• **Task directions**: Return every entry exactly.

• **Task data**:
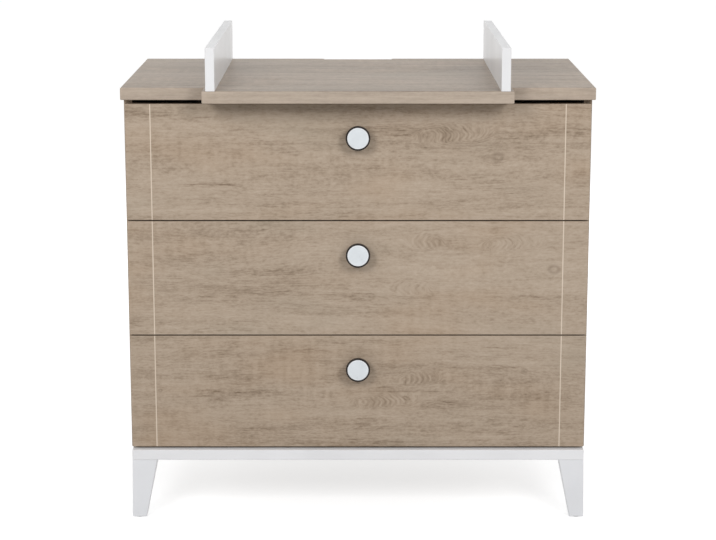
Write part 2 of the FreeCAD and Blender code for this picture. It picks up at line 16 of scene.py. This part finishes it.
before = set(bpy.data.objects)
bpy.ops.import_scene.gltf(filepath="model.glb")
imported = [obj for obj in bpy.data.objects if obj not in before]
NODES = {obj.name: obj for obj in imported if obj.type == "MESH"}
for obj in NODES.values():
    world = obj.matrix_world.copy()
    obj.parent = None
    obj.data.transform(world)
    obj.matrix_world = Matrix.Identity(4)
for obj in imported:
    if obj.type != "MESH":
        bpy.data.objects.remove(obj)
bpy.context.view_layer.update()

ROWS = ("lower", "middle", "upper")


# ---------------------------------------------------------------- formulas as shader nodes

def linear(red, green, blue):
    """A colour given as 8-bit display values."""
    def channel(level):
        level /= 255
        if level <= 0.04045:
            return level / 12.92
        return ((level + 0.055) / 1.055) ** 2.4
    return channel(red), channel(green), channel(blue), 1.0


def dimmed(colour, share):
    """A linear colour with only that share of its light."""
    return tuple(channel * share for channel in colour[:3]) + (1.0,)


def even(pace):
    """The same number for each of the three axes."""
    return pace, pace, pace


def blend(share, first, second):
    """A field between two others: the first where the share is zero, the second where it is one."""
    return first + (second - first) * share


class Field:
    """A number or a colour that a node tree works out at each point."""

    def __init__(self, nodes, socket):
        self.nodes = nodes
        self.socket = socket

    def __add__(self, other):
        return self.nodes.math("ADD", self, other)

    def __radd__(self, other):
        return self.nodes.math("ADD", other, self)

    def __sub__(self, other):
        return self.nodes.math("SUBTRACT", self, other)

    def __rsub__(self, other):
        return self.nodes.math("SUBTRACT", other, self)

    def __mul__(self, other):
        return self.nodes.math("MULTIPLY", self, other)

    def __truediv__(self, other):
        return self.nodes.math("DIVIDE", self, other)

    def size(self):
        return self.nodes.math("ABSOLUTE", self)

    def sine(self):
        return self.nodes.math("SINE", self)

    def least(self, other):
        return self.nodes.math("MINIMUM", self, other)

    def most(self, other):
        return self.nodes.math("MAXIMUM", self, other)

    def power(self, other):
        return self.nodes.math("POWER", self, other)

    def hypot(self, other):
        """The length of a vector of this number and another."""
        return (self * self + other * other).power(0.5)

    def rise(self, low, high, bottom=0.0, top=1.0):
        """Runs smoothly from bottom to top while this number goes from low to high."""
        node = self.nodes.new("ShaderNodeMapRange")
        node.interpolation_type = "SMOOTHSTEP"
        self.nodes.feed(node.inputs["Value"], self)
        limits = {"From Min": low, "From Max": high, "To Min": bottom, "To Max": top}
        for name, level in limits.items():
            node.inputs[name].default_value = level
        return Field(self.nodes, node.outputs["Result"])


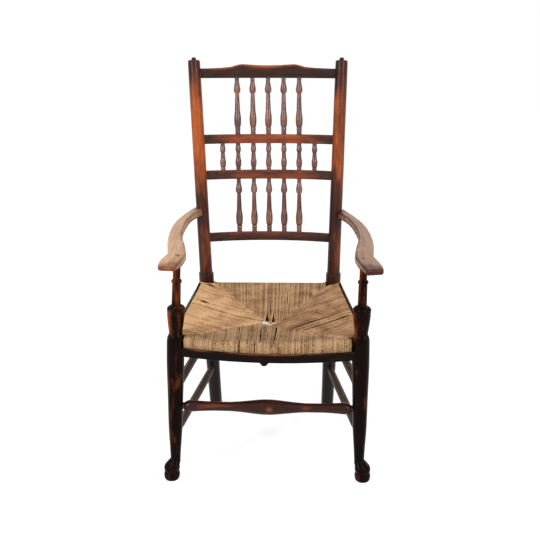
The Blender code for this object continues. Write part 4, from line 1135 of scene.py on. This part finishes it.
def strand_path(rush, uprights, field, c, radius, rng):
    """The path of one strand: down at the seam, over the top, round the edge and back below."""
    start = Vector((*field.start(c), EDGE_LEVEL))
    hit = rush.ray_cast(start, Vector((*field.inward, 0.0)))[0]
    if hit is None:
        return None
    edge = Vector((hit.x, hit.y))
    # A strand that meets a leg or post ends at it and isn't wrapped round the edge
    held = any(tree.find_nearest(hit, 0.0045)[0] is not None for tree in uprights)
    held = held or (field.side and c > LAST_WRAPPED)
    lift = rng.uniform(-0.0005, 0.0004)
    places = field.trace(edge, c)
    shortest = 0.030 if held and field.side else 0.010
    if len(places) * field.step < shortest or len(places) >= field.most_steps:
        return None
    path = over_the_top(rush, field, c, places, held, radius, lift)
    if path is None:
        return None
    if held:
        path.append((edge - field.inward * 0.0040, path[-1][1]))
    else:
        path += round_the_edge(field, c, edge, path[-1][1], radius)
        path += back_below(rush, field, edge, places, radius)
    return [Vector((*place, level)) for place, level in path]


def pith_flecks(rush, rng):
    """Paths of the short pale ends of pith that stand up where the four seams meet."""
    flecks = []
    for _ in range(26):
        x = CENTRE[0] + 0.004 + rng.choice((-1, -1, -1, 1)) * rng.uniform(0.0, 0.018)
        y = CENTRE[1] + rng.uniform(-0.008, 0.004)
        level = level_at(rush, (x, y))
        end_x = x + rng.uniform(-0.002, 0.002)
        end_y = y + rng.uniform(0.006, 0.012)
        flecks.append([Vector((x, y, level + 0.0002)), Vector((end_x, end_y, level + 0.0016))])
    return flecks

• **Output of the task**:
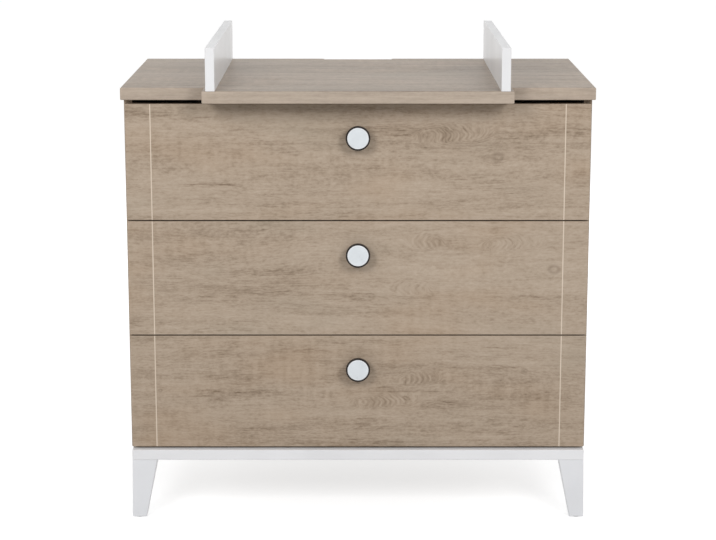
Write part 2 of the FreeCAD and Blender code for this picture. It picks up at line 16 of scene.py. This part finishes it.
before = set(bpy.data.objects)
bpy.ops.import_scene.gltf(filepath="model.glb")
imported = [obj for obj in bpy.data.objects if obj not in before]
NODES = {obj.name: obj for obj in imported if obj.type == "MESH"}
for obj in NODES.values():
    world = obj.matrix_world.copy()
    obj.parent = None
    obj.data.transform(world)
    obj.matrix_world = Matrix.Identity(4)
for obj in imported:
    if obj.type != "MESH":
        bpy.data.objects.remove(obj)
bpy.context.view_layer.update()

ROWS = ("lower", "middle", "upper")


# ---------------------------------------------------------------- formulas as shader nodes

def linear(red, green, blue):
    """A colour given as 8-bit display values."""
    def channel(level):
        level /= 255
        if level <= 0.04045:
            return level / 12.92
        return ((level + 0.055) / 1.055) ** 2.4
    return channel(red), channel(green), channel(blue), 1.0


def dimmed(colour, share):
    """A linear colour with only that share of its light."""
    return tuple(channel * share for channel in colour[:3]) + (1.0,)


def even(pace):
    """The same number for each of the three axes."""
    return pace, pace, pace


def blend(share, first, second):
    """A field between two others: the first where the share is zero, the second where it is one."""
    return first + (second - first) * share


class Field:
    """A number or a colour that a node tree works out at each point."""

    def __init__(self, nodes, socket):
        self.nodes = nodes
        self.socket = socket

    def __add__(self, other):
        return self.nodes.math("ADD", self, other)

    def __radd__(self, other):
        return self.nodes.math("ADD", other, self)

    def __sub__(self, other):
        return self.nodes.math("SUBTRACT", self, other)

    def __rsub__(self, other):
        return self.nodes.math("SUBTRACT", other, self)

    def __mul__(self, other):
        return self.nodes.math("MULTIPLY", self, other)

    def __truediv__(self, other):
        return self.nodes.math("DIVIDE", self, other)

    def size(self):
        return self.nodes.math("ABSOLUTE", self)

    def sine(self):
        return self.nodes.math("SINE", self)

    def least(self, other):
        return self.nodes.math("MINIMUM", self, other)

    def most(self, other):
        return self.nodes.math("MAXIMUM", self, other)

    def power(self, other):
        return self.nodes.math("POWER", self, other)

    def hypot(self, other):
        """The length of a vector of this number and another."""
        return (self * self + other * other).power(0.5)

    def rise(self, low, high, bottom=0.0, top=1.0):
        """Runs smoothly from bottom to top while this number goes from low to high."""
        node = self.nodes.new("ShaderNodeMapRange")
        node.interpolation_type = "SMOOTHSTEP"
        self.nodes.feed(node.inputs["Value"], self)
        limits = {"From Min": low, "From Max": high, "To Min": bottom, "To Max": top}
        for name, level in limits.items():
            node.inputs[name].default_value = level
        return Field(self.nodes, node.outputs["Result"])


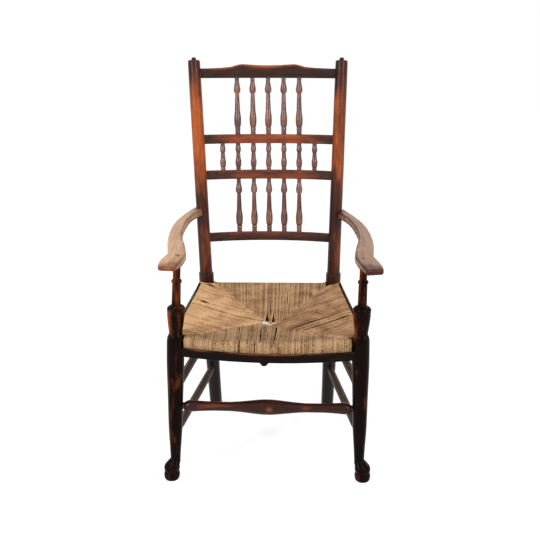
The Blender code for this object continues. Write part 4, from line 1135 of scene.py on. This part finishes it.
def strand_path(rush, uprights, field, c, radius, rng):
    """The path of one strand: down at the seam, over the top, round the edge and back below."""
    start = Vector((*field.start(c), EDGE_LEVEL))
    hit = rush.ray_cast(start, Vector((*field.inward, 0.0)))[0]
    if hit is None:
        return None
    edge = Vector((hit.x, hit.y))
    # A strand that meets a leg or post ends at it and isn't wrapped round the edge
    held = any(tree.find_nearest(hit, 0.0045)[0] is not None for tree in uprights)
    held = held or (field.side and c > LAST_WRAPPED)
    lift = rng.uniform(-0.0005, 0.0004)
    places = field.trace(edge, c)
    shortest = 0.030 if held and field.side else 0.010
    if len(places) * field.step < shortest or len(places) >= field.most_steps:
        return None
    path = over_the_top(rush, field, c, places, held, radius, lift)
    if path is None:
        return None
    if held:
        path.append((edge - field.inward * 0.0040, path[-1][1]))
    else:
        path += round_the_edge(field, c, edge, path[-1][1], radius)
        path += back_below(rush, field, edge, places, radius)
    return [Vector((*place, level)) for place, level in path]


def pith_flecks(rush, rng):
    """Paths of the short pale ends of pith that stand up where the four seams meet."""
    flecks = []
    for _ in range(26):
        x = CENTRE[0] + 0.004 + rng.choice((-1, -1, -1, 1)) * rng.uniform(0.0, 0.018)
        y = CENTRE[1] + rng.uniform(-0.008, 0.004)
        level = level_at(rush, (x, y))
        end_x = x + rng.uniform(-0.002, 0.002)
        end_y = y + rng.uniform(0.006, 0.012)
        flecks.append([Vector((x, y, level + 0.0002)), Vector((end_x, end_y, level + 0.0016))])
    return flecks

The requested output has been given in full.